Pub Date: July 21st, 1975
ISBN: 0375700382
Publisher: Little, Brown

Norman Mailer, rechristened No'min, takes on the heart of Blackness in darkest Africa as he plunges into the vital spirits of Muhammad Ali and George Foreman in their recent Heavyweight title clash in Zaire (once the huge protectorate of the Congo), and comes up a winner. What No'min wins may not be definable outside an Occult Prose seminar, but it has something to do with Bantu mysticism as exemplified in Ali the Lip's supreme professorship of the art of pugilism and Foreman's gigantic serenity of lionesque rage.

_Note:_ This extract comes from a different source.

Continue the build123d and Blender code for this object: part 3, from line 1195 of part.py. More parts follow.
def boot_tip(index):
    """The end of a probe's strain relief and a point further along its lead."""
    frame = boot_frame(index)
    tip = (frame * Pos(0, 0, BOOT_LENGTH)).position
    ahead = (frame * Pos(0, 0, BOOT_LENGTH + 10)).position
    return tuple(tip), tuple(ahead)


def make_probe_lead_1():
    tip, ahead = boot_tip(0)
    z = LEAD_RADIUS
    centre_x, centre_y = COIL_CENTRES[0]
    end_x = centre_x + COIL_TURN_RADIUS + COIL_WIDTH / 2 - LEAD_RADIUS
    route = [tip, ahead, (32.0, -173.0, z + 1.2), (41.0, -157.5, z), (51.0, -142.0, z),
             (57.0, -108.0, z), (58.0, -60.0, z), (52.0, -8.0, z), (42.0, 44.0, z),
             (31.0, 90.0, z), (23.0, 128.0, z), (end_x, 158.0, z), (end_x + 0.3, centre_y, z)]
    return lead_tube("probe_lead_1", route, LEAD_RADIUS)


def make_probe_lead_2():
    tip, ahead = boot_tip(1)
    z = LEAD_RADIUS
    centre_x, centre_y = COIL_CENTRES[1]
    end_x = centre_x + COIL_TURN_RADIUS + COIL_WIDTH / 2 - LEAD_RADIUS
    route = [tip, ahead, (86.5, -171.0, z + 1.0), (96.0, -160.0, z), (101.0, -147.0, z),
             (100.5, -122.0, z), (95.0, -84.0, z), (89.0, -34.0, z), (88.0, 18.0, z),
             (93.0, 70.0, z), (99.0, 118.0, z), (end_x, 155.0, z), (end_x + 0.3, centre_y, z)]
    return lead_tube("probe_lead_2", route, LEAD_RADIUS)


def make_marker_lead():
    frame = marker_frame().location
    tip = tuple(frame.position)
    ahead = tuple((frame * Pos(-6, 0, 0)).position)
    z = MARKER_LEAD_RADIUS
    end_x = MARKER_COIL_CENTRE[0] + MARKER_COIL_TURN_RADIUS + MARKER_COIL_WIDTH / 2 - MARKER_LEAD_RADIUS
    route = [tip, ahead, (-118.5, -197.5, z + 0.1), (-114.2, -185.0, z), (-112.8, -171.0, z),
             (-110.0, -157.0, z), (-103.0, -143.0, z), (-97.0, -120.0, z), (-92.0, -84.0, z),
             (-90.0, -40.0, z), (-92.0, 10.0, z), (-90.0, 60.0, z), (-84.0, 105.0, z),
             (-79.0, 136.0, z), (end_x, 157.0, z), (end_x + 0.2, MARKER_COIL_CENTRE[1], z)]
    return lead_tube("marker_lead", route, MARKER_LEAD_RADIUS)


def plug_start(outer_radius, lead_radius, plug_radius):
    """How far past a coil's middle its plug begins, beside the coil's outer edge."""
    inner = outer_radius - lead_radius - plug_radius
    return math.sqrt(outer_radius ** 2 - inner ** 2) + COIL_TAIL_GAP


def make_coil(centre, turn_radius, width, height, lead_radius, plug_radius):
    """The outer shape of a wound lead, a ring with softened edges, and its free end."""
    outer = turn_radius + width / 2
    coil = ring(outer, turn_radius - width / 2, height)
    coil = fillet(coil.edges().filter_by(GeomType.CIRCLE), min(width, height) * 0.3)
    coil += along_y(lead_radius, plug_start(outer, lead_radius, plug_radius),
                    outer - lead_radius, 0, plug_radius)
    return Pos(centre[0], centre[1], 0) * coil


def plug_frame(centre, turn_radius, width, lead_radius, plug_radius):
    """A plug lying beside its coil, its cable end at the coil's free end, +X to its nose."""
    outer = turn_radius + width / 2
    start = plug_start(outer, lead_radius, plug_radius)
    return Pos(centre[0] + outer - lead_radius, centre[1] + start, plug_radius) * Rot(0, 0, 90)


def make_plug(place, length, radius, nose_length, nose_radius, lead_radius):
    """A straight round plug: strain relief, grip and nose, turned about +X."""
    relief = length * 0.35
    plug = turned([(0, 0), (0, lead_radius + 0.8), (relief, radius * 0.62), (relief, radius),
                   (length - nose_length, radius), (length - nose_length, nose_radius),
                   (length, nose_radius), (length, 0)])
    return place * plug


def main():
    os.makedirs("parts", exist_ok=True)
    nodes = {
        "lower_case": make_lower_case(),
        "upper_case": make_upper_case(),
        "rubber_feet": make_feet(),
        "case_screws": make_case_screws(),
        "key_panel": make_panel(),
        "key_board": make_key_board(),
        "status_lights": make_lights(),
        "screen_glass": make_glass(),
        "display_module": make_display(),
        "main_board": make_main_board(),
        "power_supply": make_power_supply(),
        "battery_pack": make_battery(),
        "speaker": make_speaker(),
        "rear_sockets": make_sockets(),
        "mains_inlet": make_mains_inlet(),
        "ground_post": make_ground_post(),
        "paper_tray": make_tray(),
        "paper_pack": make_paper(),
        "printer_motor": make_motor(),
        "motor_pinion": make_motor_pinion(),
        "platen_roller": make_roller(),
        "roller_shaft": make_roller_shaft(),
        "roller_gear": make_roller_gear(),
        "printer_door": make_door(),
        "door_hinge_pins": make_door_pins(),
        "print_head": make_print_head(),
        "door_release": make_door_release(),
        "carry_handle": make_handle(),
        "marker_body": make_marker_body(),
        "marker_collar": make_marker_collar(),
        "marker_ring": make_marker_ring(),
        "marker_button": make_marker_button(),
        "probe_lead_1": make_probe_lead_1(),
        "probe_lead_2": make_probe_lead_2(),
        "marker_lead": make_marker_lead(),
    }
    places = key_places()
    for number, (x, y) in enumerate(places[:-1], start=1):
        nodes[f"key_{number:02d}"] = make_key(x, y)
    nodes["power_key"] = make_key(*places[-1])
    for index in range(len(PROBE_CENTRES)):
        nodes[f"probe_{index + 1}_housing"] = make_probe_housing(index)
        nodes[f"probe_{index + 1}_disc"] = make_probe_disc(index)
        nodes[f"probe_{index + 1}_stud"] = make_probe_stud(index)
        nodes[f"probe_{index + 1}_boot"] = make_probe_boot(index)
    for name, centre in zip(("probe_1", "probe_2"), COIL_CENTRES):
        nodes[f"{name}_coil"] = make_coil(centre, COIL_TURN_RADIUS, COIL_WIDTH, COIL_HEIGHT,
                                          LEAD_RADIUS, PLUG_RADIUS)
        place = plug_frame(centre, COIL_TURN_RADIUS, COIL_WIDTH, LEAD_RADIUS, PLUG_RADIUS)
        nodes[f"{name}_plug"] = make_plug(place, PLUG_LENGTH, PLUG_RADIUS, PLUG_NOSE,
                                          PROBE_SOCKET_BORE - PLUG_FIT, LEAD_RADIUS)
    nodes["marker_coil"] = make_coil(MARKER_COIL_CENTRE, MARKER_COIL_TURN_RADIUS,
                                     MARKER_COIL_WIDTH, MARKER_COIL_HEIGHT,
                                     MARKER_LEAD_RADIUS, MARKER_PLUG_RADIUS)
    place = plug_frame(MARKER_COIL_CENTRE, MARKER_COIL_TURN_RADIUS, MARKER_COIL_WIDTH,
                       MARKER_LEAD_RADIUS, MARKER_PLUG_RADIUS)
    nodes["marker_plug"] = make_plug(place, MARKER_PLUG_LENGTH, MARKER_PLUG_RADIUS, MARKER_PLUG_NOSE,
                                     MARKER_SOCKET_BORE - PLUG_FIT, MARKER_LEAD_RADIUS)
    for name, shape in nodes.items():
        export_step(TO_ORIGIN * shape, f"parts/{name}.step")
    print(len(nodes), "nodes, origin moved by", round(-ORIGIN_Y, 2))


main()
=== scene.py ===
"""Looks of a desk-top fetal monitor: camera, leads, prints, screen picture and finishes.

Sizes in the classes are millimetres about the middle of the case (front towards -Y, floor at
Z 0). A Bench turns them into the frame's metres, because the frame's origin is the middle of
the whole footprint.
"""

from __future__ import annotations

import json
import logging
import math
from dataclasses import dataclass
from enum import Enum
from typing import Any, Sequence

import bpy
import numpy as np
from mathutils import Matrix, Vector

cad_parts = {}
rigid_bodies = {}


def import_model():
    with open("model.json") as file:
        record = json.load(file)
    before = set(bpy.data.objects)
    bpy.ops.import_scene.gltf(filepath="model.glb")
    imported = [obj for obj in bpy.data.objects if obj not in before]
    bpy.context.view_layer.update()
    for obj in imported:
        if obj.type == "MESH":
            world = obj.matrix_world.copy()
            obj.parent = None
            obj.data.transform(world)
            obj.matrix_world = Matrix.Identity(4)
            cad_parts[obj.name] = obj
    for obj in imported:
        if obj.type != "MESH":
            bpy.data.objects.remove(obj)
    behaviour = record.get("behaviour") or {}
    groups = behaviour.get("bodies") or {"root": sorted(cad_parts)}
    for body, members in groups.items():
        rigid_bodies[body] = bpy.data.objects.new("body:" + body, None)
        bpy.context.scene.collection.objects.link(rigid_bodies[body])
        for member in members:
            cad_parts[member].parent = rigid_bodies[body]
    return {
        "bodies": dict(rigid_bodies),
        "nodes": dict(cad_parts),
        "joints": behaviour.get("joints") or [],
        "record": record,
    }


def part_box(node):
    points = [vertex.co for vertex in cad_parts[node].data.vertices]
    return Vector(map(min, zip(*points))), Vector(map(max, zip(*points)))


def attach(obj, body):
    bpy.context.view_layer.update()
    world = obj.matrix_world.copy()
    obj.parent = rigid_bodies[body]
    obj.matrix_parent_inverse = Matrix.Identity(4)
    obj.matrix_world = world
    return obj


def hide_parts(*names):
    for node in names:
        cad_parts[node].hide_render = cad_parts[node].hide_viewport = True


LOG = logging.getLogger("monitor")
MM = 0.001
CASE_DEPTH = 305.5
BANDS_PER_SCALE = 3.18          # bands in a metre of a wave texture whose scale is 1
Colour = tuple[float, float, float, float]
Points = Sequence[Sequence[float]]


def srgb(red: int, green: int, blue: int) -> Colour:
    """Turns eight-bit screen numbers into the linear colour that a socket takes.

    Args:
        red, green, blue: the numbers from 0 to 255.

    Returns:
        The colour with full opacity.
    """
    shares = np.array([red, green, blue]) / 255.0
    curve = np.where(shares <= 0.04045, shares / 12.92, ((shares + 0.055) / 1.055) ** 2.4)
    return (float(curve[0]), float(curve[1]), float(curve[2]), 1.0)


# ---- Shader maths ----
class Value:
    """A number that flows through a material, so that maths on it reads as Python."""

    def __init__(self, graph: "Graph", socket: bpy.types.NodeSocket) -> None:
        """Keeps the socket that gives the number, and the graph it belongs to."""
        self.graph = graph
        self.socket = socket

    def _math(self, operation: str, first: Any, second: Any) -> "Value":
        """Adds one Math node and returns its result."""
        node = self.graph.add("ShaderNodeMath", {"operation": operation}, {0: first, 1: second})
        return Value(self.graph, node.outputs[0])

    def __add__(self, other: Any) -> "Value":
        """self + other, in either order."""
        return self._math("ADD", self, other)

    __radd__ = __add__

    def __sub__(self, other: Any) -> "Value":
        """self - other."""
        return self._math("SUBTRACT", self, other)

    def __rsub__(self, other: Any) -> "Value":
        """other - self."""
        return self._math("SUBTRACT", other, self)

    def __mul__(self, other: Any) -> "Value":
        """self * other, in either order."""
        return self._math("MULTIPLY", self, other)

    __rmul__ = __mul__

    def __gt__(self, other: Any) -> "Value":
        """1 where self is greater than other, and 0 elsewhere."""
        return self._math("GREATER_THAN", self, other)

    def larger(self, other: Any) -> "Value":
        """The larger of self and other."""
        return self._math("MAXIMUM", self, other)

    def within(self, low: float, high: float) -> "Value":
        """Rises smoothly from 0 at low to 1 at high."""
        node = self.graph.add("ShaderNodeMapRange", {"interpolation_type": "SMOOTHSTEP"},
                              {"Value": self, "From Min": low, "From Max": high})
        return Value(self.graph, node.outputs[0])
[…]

Truly, No'min's hypnoprose works wonders at engaging our interest and transubstantiating it into an awe commensurate with the bash's press coverage, a five-million-dollar gate, and worldwide TV attention. Indeed, the book at its weird best has something of the inner control of Conrad steaming upriver through fogs of Black emotion, Black psychology and Black love—though all is admittedly "a quintessentially comic quest. Boxers were liars. Champions were great liars." Nor is that great boxing expert in the Beyond and author of Green Hills of 33 Africa ever far from No'min's bag of conjuries. By fight time the reader has been artfully hoodooed into expecting more from the match than anyone but Mailer saw in it—and amazingly delivers. Mailer's mask as narcissistic clown is cut down to a caper or two; instead he divides our hearts between Ali and Foreman. Surely Papa is at last sending down his personal vibration to No'min: "Well and truly done, my son. Go in peace to the bar."